Critical Comparison of Bresse–Timoshenko Beam Theories for Parametric Instability in the Presence of Pulsating Load

Abstract

In this paper, we investigate parametric instability of Bresse–Timoshenko columns subjected to periodic pulsating compressive loads. The results are derived from three theories, namely the Bernoulli–Euler model for thin beams and two versions of the Bresse–Timoshenko model valid for thick beams: The truncated Bresse–Timoshenko model and the Bresse–Timoshenko model based on slope inertia. The truncated Bresse–Timoshenko model has been derived from asymptotic analysis, whereas the Bresse–Timoshenko model based on slope inertia is an alternative shear beam model supported by variational arguments. These models both take into account the rotary inertia and the shear effect.

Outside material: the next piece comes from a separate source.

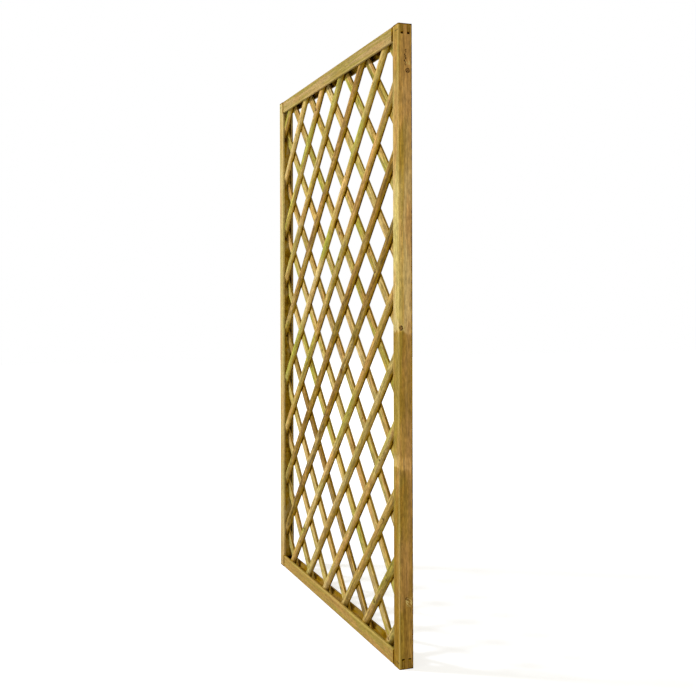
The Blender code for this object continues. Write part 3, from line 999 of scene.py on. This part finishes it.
def make_laths(layer, made, wood, section, tree):
    """Make one layer of laths, each in its solid's place."""
    angle = -made["facing"] * LATH_ANGLE
    lowest = LATTICE_MIDDLE - (LATTICE_SPAN - LATH_PITCH) / 2
    for index, (tone, green) in enumerate(made["tones"]):
        name = f"{layer}_lath_{index + 1:02d}"
        low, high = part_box(name)
        middle = (low.x + high.x) / 2 / math.cos(angle)
        half = (high.x - low.x) / 2 / math.cos(angle)
        knot_a, knot_b = lath_knots(name, middle, half)
        lath = grow(f"{name}_wood", tree, {
            "Section": section, "Start": middle - half - LATH_SPARE, "End": middle + half + LATH_SPARE,
            "Angle": angle, "Height": lowest + index * LATH_PITCH, "Facing": made["facing"],
            "Lath": (float(made["before"] + index + 1), tone, green), "Knot A": knot_a, "Knot B": knot_b,
            "Wood": wood})
        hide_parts(name)
        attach(lath, "root")


# Steel nails and crossing pins

def make_steel():
    material, tree, shader = new_material("zinc_plated_steel")
    shader.inputs["Metallic"].default_value = METAL_SHARE
    dull = noise(object_place(tree) * DULL_CYCLES, 3.0)
    colour = blend(step(dull, 0.4, 0.7), STEEL_SHARES, STEEL_DULL_SHARES)
    roughness = step(dull, 0.3, 0.7, 0.6, 0.85)
    finish_surface(tree, shader, colour, roughness, dull, STEEL_RELIEF_SHARE, STEEL_RELIEF)
    return material


def make_pin_tree():
    """Set a pin, head to the front, wherever a front lath crosses a rear lath inside the frame."""
    inputs = [
        ("Pitch", "NodeSocketFloat", LATH_PITCH),
        ("Middle", "NodeSocketFloat", LATTICE_MIDDLE),
        ("Rows", "NodeSocketInt", 2 * LATHS_PER_LAYER + 1),
        ("Half Width", "NodeSocketFloat", HALF_OPENING - PIN_MARGIN),
        ("Low", "NodeSocketFloat", MEMBER_FACE + PIN_MARGIN),
        ("High", "NodeSocketFloat", PANEL_HEIGHT - MEMBER_FACE - PIN_MARGIN),
        ("Front", "NodeSocketFloat", -LATH_GAP - LATH_THICKNESS),
        ("Head Radius", "NodeSocketFloat", PIN_HEAD_RADIUS),
        ("Head Height", "NodeSocketFloat", PIN_HEAD_HEIGHT),
        ("Shank Radius", "NodeSocketFloat", PIN_SHANK_RADIUS),
        ("Length", "NodeSocketFloat", PIN_LENGTH),
        ("Seed", "NodeSocketInt", PIN_SEED),
        ("Steel", "NodeSocketMaterial", None),
    ]
    group, given, set_outputs = new_group("crossing_pins", "GeometryNodeTree", inputs,
                                          [("Geometry", "NodeSocketGeometry")])

    # A square grid turned by the laths' angle has its points where the laths cross
    side = (given["Rows"] - 1.0) * given["Pitch"] * math.cos(LATH_ANGLE)
    grid = add_node(group, "GeometryNodeMeshGrid", {
        "Size X": side, "Size Y": side, "Vertices X": given["Rows"], "Vertices Y": given["Rows"]})
    turned = add_node(group, "GeometryNodeTransform", {"Geometry": grid, "Rotation": (QUARTER, 0.0, 0.0)})
    leaned = add_node(group, "GeometryNodeTransform", {
        "Geometry": turned, "Rotation": (0.0, LATH_ANGLE, 0.0),
        "Translation": join(group, 0.0, given["Front"], given["Middle"])})
    across, _, height = split(out(group, add_node(group, "GeometryNodeInputPosition")))
    beside = across.apply("ABSOLUTE").apply("GREATER_THAN", given["Half Width"])
    below = height.apply("LESS_THAN", given["Low"])
    above = height.apply("GREATER_THAN", given["High"])
    kept = add_node(group, "GeometryNodeDeleteGeometry", {
        "Geometry": leaned, "Selection": beside + below + above}, domain="POINT")
    scatter = add_node(group, "FunctionNodeRandomValue", {
        0: (-PIN_SCATTER, 0.0, -PIN_SCATTER), 1: (PIN_SCATTER, 0.0, PIN_SCATTER), "Seed": given["Seed"]},
        data_type="FLOAT_VECTOR")
    shifted = add_node(group, "GeometryNodeSetPosition", {"Geometry": kept, "Offset": scatter})
    points = add_node(group, "GeometryNodeMeshToPoints", {"Mesh": shifted})

    # One pin: a flattened round head, and a shank that runs back into the rear lath
    ball = add_node(group, "GeometryNodeMeshUVSphere", {
        "Segments": PIN_HEAD_SIDES, "Rings": PIN_HEAD_RINGS, "Radius": 1.0})
    head = add_node(group, "GeometryNodeTransform", {"Geometry": ball, "Rotation": (QUARTER, 0.0, 0.0)})
    pressed = add_node(group, "GeometryNodeTransform", {
        "Geometry": head,
        "Scale": join(group, given["Head Radius"], given["Head Height"], given["Head Radius"])})
    rod = add_node(group, "GeometryNodeMeshCone", {
        "Vertices": PIN_SHANK_SIDES, "Side Segments": 1, "Depth": given["Length"],
        "Radius Top": given["Shank Radius"] * PIN_POINT_SHARE, "Radius Bottom": given["Shank Radius"]})
    shank = add_node(group, "GeometryNodeTransform", {"Geometry": rod, "Rotation": (-QUARTER, 0.0, 0.0)})
    pin = add_node(group, "GeometryNodeJoinGeometry")
    for piece in (pressed, shank):
        feed(group, pin.inputs[0], piece)
    spread = add_node(group, "GeometryNodeInstanceOnPoints", {"Points": points, "Instance": pin})
    real = add_node(group, "GeometryNodeRealizeInstances", {"Geometry": spread})
    smooth = add_node(group, "GeometryNodeSetShadeSmooth", {"Geometry": real})
    steel = add_node(group, "GeometryNodeSetMaterial", {"Geometry": smooth, "Material": given["Steel"]})
    set_outputs(Geometry=steel)
    return group


def make_pins(steel):
    pins = grow("crossing_pins", make_pin_tree(), {"Steel": steel})
    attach(pins, "root")


# Stage

def make_camera():
    camera = bpy.data.cameras.new("camera")
    camera.sensor_width = SENSOR_WIDTH
    camera.lens = SENSOR_WIDTH * FOCAL_PIXELS / IMAGE_SIZE
    camera.shift_y = -(IMAGE_SIZE / 2 - HORIZON_ROW) / IMAGE_SIZE
    item = bpy.data.objects.new("camera", camera)
    item.location = CAMERA_PLACE
    ahead = Vector((-math.cos(CAMERA_TURN), math.sin(CAMERA_TURN), 0))
    turn = ahead.to_track_quat("-Z", "Y").to_matrix().to_4x4() @ Matrix.Rotation(CAMERA_ROLL, 4, "Z")
    item.rotation_euler = turn.to_euler()
    bpy.context.scene.collection.objects.link(item)
    bpy.context.scene.camera = item


def add_lamp(name, place, side, power):
    """Add a square lamp that points at the panel's middle."""
    lamp = bpy.data.lights.new(name, "AREA")
    lamp.shape = "SQUARE"
    lamp.size = side
    lamp.energy = power
    item = bpy.data.objects.new(name, lamp)
    item.location = place
    towards_panel = Vector((0, 0, HALF_HEIGHT)) - Vector(place)
    item.rotation_euler = towards_panel.to_track_quat("-Z", "Y").to_euler()
    bpy.context.scene.collection.objects.link(item)


def seen_white(tree):
    """Return 1 for the rays that see the backdrop: from the camera, in gloss and through glass."""
    path = add_node(tree, "ShaderNodeLightPath")
    labels = ("Is Camera Ray", "Is Glossy Ray", "Is Transmission Ray")
    return strongest(*(out(tree, path, label) for label in labels))


def make_world():
    world = bpy.data.worlds.new("studio")
    world.use_nodes = True
    tree = world.node_tree
    background = tree.nodes["Background"]
    seen = seen_white(tree)
    feed(tree, background.inputs["Color"], blend(seen, FILL_SHARES, WHITE_SHARES))
    feed(tree, background.inputs["Strength"], step(seen, 0.0, 1.0, FILL_STRENGTH_SHARE, 1.0))
    bpy.context.scene.world = world


def make_floor():
    reach = FLOOR_REACH
    mesh = bpy.data.meshes.new("floor")
    corners = [(-reach, -reach, 0), (reach, -reach, 0), (reach, reach, 0), (-reach, reach, 0)]
    mesh.from_pydata(corners, [], [(0, 1, 2, 3)])
    floor = bpy.data.objects.new("floor", mesh)
    bpy.context.scene.collection.objects.link(floor)
    material = bpy.data.materials.new("floor")
    material.use_nodes = True
    tree = material.node_tree
    tree.nodes.remove(tree.nodes["Principled BSDF"])
    diffuse = add_node(tree, "ShaderNodeBsdfDiffuse", {"Color": FLOOR_SHARES})
    x, y, _ = split(object_place(tree))
    glow = add_node(tree, "ShaderNodeEmission", {
        "Color": WHITE_SHARES, "Strength": seen_white(tree) * step(length(x, y), *GLOW_REACH, *GLOW_SHARES)})
    both = add_node(tree, "ShaderNodeAddShader", {0: diffuse, 1: glow})
    feed(tree, tree.nodes["Material Output"].inputs["Surface"], both)
    mesh.materials.append(material)


def build():
    groups = {"knot": make_knot_group(), "mark": make_mark_group(), "tear": make_tear_group(),
              "timber": make_timber_group()}
    steel = make_steel()
    for name, member in MEMBERS.items():
        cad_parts[name].material_slots[0].material = make_member_wood(f"{name}_wood", member, groups)
    for name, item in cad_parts.items():
        if name.endswith("_nail"):
            item.material_slots[0].material = steel

    section = lath_section()
    tree = make_lath_tree()
    for layer, made in LAYERS.items():
        wood = make_lath_wood(f"{layer}_lath_wood", -made["facing"], made["edge_stain_and_shade_share"], groups)
        make_laths(layer, made, wood, section, tree)
    bpy.data.objects.remove(section)
    make_pins(steel)

    make_floor()
    make_world()
    for name, (place, side, power) in LAMPS.items():
        add_lamp(name, place, side, power)
    make_camera()
    scene = bpy.context.scene
    scene.view_settings.view_transform = "Standard"


build()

Simple supported boundary conditions are considered, so that the time-dependent deflection solution can be decomposed into trigonometric spatial functions. The instability domain in the load–frequency space is analytically characterized from a Meissner-type parametric equation. For small slenderness ratio, these last two Bresse–Timoshenko models coincide but for much higher slenderness ratio, the parametric instability regions in the load–frequency space shift to the left and widen them as compared to the Bernoulli–Euler model. The importance of these effects differs between the models.